If a company is not, fundamentally, a technology company, things are quite different. As one poster pointed out, the tension is usually between pockets of IT expertise in outlying groups vs. Central Services. CIOs at large, non-technical companies generally do (try) to sit on pretty much everything technical, and for various reasons (economies of scale, power trips, whatever) try to get things done in a consistent way as dictated by their organization. In an organization like this, a CTO generally would report to the CIO, and would have a role something like an uber-Chief Architect. This would generally _not_ be an outward-facing role, although this person might participate in IT-related standards bodies, write papers, etc. out of personal interest.
Perhaps there is no traditional role (Score:3)
Well, I'm a CTO... (Score:3)
We also have a CIO, who's in charge of our internal IT. It is a non-customer facing role, and is in charge of keeping us operating with the right automation (email servers, file servers, etc).
So, as another poster put it, CTO=customer facing/solution oriented stuff, while CIO=Internal automation/infrastructure stuff.
Eric Livingston
Chief Technology Officer
Commerce One Global Services
www.commerceone.com
Re:Perhaps there is no traditional role (Score:3)
Exactly.
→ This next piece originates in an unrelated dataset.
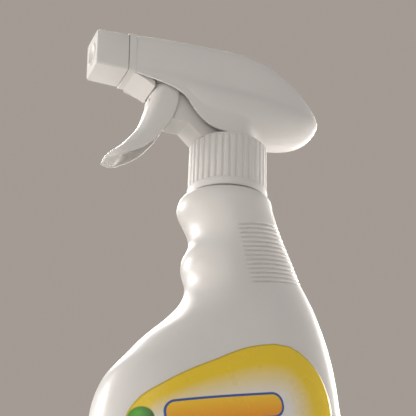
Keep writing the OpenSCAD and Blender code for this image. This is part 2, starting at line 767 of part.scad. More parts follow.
// Shroud: stations run back along the head and then fan round the tail. Each half profile has these keys, from the
// rim up to the ridge: [half width, height] at the side and [reach, height] at the tail
tail_back = tail_reach - 44.5;
profile = [[11.5, 27, 11.6, 26.8], [11.5, 34.6, 13.5, 28.3], [12, 36.6, 21, 29.2], [12.8, 38.6, 29.7, 31],
           [13.2, 41.2, 36.2 + tail_back, 34.3], [13, 43.9, 40.6 + tail_back, 38.8],
           [12, 46.8, 43.3 + tail_back, 43.4], [10.8, 49.3, tail_reach - 0.4, 47.3],
           [10.4, 52, 42.6 + tail_back, 50.6], [10.2, 56.5, 38.7 + tail_back, 55.8],
           [10, 61.5, 32.8 + tail_back, 61.6], [9.5, 65.9, 26.2, 66.2], [8.1, 69.3, 18.4, 69.8],
           [4.8, head_h - 0.5, 10, head_h - 0.6], [0, head_h, 0, head_h]];
crease_k = 7;
last_k = len(profile) - 1;
// Rim line of the side: level over the collar, then an S up to the flange
rim_line = [[-flange_reach, 47.4], [-44, 47], [-40, 46.3], [-36, 45.4], [-32, 44.2], [-29, 43], [-26.5, 41.6],
            [-24.5, 40.2], [-23, 38.4], [-21.6, 36.3], [-20.2, 34.3], [-18.2, 32.1], [-15.5, 29.9], [-12.2, 28.2],
            [-8.5, 27.3], [-4, 27], [0, 27]];
fan_steps = 10;
sides = len(rim_line);
station_count = sides + fan_steps;
tail_squareness = 2.2;
head_slope = 0.07;
side_narrow = [[-flange_reach, 1.7], [-40, 0.9], [-30, 0.35], [-15, 0], [0, 0]];
// A key point of the half profile at a straight station
function straight_point(x, rim, k) =
    let (key = profile[k],
         sink = head_slope * x,
         crease = profile[crease_k][1] + sink * 0.5,
         room = (crease - rim) / (profile[crease_k][1] - profile[0][1]),
         share = (key[1] - profile[0][1]) / (profile[crease_k][1] - profile[0][1]),
         line = mix(profile[0][0], profile[crease_k][0], share),
         flat = mix(line, profile[crease_k][0], 1 - room),
         w = k < crease_k ? flat + (key[0] - line) * room * room : key[0],
         z = k < crease_k ? mix(rim, crease, share)
             : key[1] + sink * mix(0.5, 1, (k - crease_k) / (last_k - crease_k)))
    [w - (k == last_k ? 0 : smooth(side_narrow, x)), z];
// A half profile moved in by t along its own normals
function inward(p, t) =
    [for (k = [0 : last_k])
        k == 0 ? p[0] - [t, 0]
        : k == last_k ? p[k] - [0, t]
        : let (d = p[k + 1] - p[k - 1], n = [d[1], -d[0]] / norm(d)) p[k] - t * n];
// The front edge lies along the flange, which leans with the droop
function flange_lean(h) = (spray_h - h) * tan(droop) + run_fit;
function side_profile(t) = inward([for (key = profile) [key[0], key[1]]], t);
function tail_profile(t) = inward([for (key = profile) [key[2], key[3]]], t);
function fan_angle(i) = 90 * (1 - (i - sides + 1) / fan_steps);
// Half arch of a station as points, on the near side (-1) or the far side (1), with the wall's depth t
function half_arch(i, side, t) =
    i < sides
    ? let (p = inward([for (k = [0 : last_k]) straight_point(rim_line[i][0], rim_line[i][1], k)], t))
      [for (k = [0 : last_k])
          [rim_line[i][0] + (i == 0 ? flange_lean(p[k][1]) : 0), side * p[k][0], collar_z + p[k][1]]]
    : let (a = side_profile(t), b = tail_profile(t), turn = fan_angle(i),
           c = pow(cos(turn), 2 / tail_squareness), s = pow(sin(turn), 2 / tail_squareness))
      [for (k = [0 : last_k])
          [b[k][0] * c, side * a[k][0] * s, collar_z + mix(a[k][1], b[k][1], pow(cos(turn), 2))]];
arch_n = 2 * last_k + 1;
function arch(i, t) =
    let (near = half_arch(i, -1, t), far = half_arch(i, 1, t))
    concat(near, [for (k = [last_k - 1 : -1 : 0]) far[k]]);
// Index of an arch's point, where all fans share one top and the two halves meet at the tail
function arch_id(i, k) =
    k == last_k && i >= sides ? (sides - 1) * arch_n + last_k
    : i == station_count - 1 && k > last_k ? i * arch_n + 2 * last_k - k
    : i * arch_n + k;
module shroud() {
    points = [for (t = [0, shroud_wall], i = [0 : station_count - 1]) each arch(i, t)];
    n = station_count * arch_n;
    grid = [for (i = [0 : station_count - 2], k = [0 : arch_n - 2])
        let (a = arch_id(i, k), b = arch_id(i, k + 1), c = arch_id(i + 1, k + 1), d = arch_id(i + 1, k))
        each [[a, b, c], [a, c, d]]];
    outside = [for (f = grid) if (f[0] != f[1] && f[1] != f[2] && f[2] != f[0]) f];
    inside = [for (f = outside) [f[0] + n, f[2] + n, f[1] + n]];
    front = [for (k = [0 : arch_n - 2]) each [[k, k + n, k + 1], [k + 1, k + n, k + 1 + n]]];
    rims = [for (i = [0 : station_count - 2], k = [0, arch_n - 1])
        let (a = arch_id(i, k), b = arch_id(i + 1, k))
        each k == 0 ? [[a, b, a + n], [b, b + n, a + n]] : [[b, a, b + n], [a, a + n, b + n]]];
    color(white)
        polyhedron(points, concat(outside, inside, front, rims), convexity = 8);
}

bottle();
front_label();
back_label();
collar();
gasket();
tube_retainer();
dip_tube();
inlet_ball();
pump_body();
piston();
piston_seal();
return_spring();
outlet_valve();
swirl_insert();
nozzle_cap();
trigger();
shroud();
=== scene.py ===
import math

import bpy
import bmesh
import numpy as np
from mathutils import Matrix, Vector


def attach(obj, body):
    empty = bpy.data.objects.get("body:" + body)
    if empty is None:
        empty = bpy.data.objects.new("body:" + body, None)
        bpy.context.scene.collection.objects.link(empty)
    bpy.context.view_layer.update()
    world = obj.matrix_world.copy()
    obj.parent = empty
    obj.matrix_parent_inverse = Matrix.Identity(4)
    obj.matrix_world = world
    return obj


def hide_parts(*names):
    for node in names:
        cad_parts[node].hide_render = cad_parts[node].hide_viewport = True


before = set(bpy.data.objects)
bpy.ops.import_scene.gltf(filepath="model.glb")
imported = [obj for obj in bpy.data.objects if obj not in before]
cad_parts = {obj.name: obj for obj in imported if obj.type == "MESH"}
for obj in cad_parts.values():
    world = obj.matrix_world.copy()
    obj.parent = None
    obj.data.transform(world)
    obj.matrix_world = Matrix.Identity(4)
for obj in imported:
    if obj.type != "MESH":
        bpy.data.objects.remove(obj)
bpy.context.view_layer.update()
MM = 0.001

# Camera: the photo's viewing angle, fitted to the bottle in the frame's own millimetres
EYE = Vector((-145.3, -338.4, 24.2)) * MM
AHEAD = Vector((0.3412, 0.8444, 0.4131)).normalized()
ROLL = math.radians(1.8)
FOCAL_PX = 950.0
PHOTO_PX = 416.0


def make_camera():
    data = bpy.data.cameras.new("camera")
    cam = bpy.data.objects.new("camera", data)
    bpy.context.scene.collection.objects.link(cam)
    level = AHEAD.cross(Vector((0, 0, 1))).normalized()
    up = level.cross(AHEAD)
    right = level * math.cos(ROLL) + up * math.sin(ROLL)
    up = right.cross(AHEAD)
    cam.matrix_world = Matrix((
        (right.x, up.x, -AHEAD.x, EYE.x),
        (right.y, up.y, -AHEAD.y, EYE.y),
        (right.z, up.z, -AHEAD.z, EYE.z),
        (0, 0, 0, 1)))
    data.sensor_width = 36.0
    data.lens = FOCAL_PX / PHOTO_PX * data.sensor_width
    data.clip_start = 0.01
    data.clip_end = 50
    bpy.context.scene.camera = cam


make_camera()
bpy.context.scene.view_settings.view_transform = "Standard"


# Curves and grids, all in millimetres until a mesh is made
def smooth(keys, t):
    k = np.array(keys, float)
    x, y = k[:, 0], k[:, 1]
    d = np.diff(y) / np.diff(x)
    both = d[:-1] * d[1:]
    total = np.where(np.abs(d[:-1] + d[1:]) < 1e-12, 1, d[:-1] + d[1:])
    m = np.concatenate([[d[0]], np.where(both > 0, 2 * both / total, 0), [d[-1]]])
    t = np.clip(np.asarray(t, float), x[0], x[-1])
    i = np.clip(np.searchsorted(x, t, side="right") - 1, 0, len(x) - 2)
    w = x[i + 1] - x[i]
    s = (t - x[i]) / w
    return (y[i] * (1 + 2 * s) * (1 - s) ** 2 + m[i] * w * s * (1 - s) ** 2
            + y[i + 1] * s * s * (3 - 2 * s) + m[i + 1] * w * s * s * (s - 1))


def softened(keys, t, width):
    """The same curve with its bends eased over a width, by averaging it along itself."""
    t = np.asarray(t, float)
    shifts = np.linspace(-2, 2, 17)
    weights = np.exp(-shifts ** 2)
    lo, hi = keys[0][0], keys[-1][0]
    room = np.minimum(width, np.minimum(t - lo, hi - t) / 2)
    room = np.maximum(room, 0)
    return sum(w * smooth(keys, t + s * room) for s, w in zip(shifts, weights)) / weights.sum()


def ease(a, b, t):
    s = np.clip((np.asarray(t, float) - a) / (b - a), 0, 1)
    return s * s * (3 - 2 * s)


def mix(a, b, s):
    return a + (b - a) * s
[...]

There is virtually no consistency between companies on this score. Also, there has been a great deal of title inflation over the last half year or so, as companies which can no longer entice people with stock options or sheer dot-com glitz use titles to attract or hold good people. I've seen companies with a CIO, a CTO, a VP of Technology, a Chief Architect, several Senior Software Engineers -- and nothing below that. We actually joke about this where I work; I'm the Lord High Pope and Emperor of Technology, for example. :)
If things were more reasonable, I'd see the CIO role being more about MIS and infrastructure, and the CTO role being product- or service-focused. The CIO picks payroll systems and buys file servers, while the CTO does the vision thing with product roadmaps and architecture, including tech selection, partnerships, and so forth.
Re:It interferes with his pron surfing... (Score:3)
www.adbusters.org (Score:3)
Serious Answer (Score:4)
IMHO, A CTO is responsible for guiding the company w.r.t the technical products that it develops (thinking here of people like Marcus Ranum of NFR and Bruce Schneier of Counterpane). They may also be a figurehead for the user community.
A CIO, on the other hand, is responsible for all IT systems used internally and how they interact with the business. Head of Internal Systems if you like. Also responsible for things like setting Information Security policy, Acceptable Use Policy, the phone system, and, in the UK, probably the person the spooks would get in touch with if they wanted a private key under the terms of the RIP bill.
Quite different roles, y'see. CTO is primarily customer-facing, CIO is primarily internally-facing. If you don't want both, just have a Technical Director who's "in charge of anything technical". :)
CIO & CTO - How it's supposed to work. (Score:5)
CTO - Understands current technology alternatives and capabilities, including strengths/weaknesses and tradeoffs of various choices in the hierarchy of applications, databases, transactional systems, operating systems, networking, platforms... other hardware. Takes direction on business needs from the CIO (or CEO/President, if there isn't a CIO), and plans for technology evolution of the company systems. The CTO is a _technology_ person having some familiarity with the company business model.
It's a division of responsibilities proceeding from CIO overloads in the early '90s. (CIOs came first, recently supplemented by CTO positions.)
Traditional role of a CIO (Score:5)
A CIO, who ideally reports to the CEO, is responsible for all information technology that runs the company, all of the technology infrastructure. That means networks, servers, databases, third-party applications, programming staff, project managers, specialized consultants, etc.
A CIO spends much of her time managing a portfolio of projects, each one dedicated to a particular goal, whether it's upgrading the corporate desktops, installing new network equipment, or developing (in conjunction with consultants) a sexy new e-commerce application.
Typically, a CIO has 2 key direct reports: a Vice President of Operations, and a Vice President of Applications. The former maintains the network, the hardware, the data center, and other "static" portions of the CIO's domains, often reporting key metrics such as uptime, throughput, cycles used, etc. The latter oversees the design, development, deployment, and support of all applications throughout the enterprise. The latter emphasizes metrics for estimated time to completion, FTEs, etc.
For the last 10 to 15 years, CIOs have spent a lot of time fighting their way into the executive boardroom and getting the ear of the CEO. They have had to justify why they should report to a CEO rather than the CFO, as happens in some places, and why they can help the business strategically rather than provide mere operational support. Not an easy task, but CIOs appear to be getting their message out. And the longevity of the average CIO appears to be lengthening!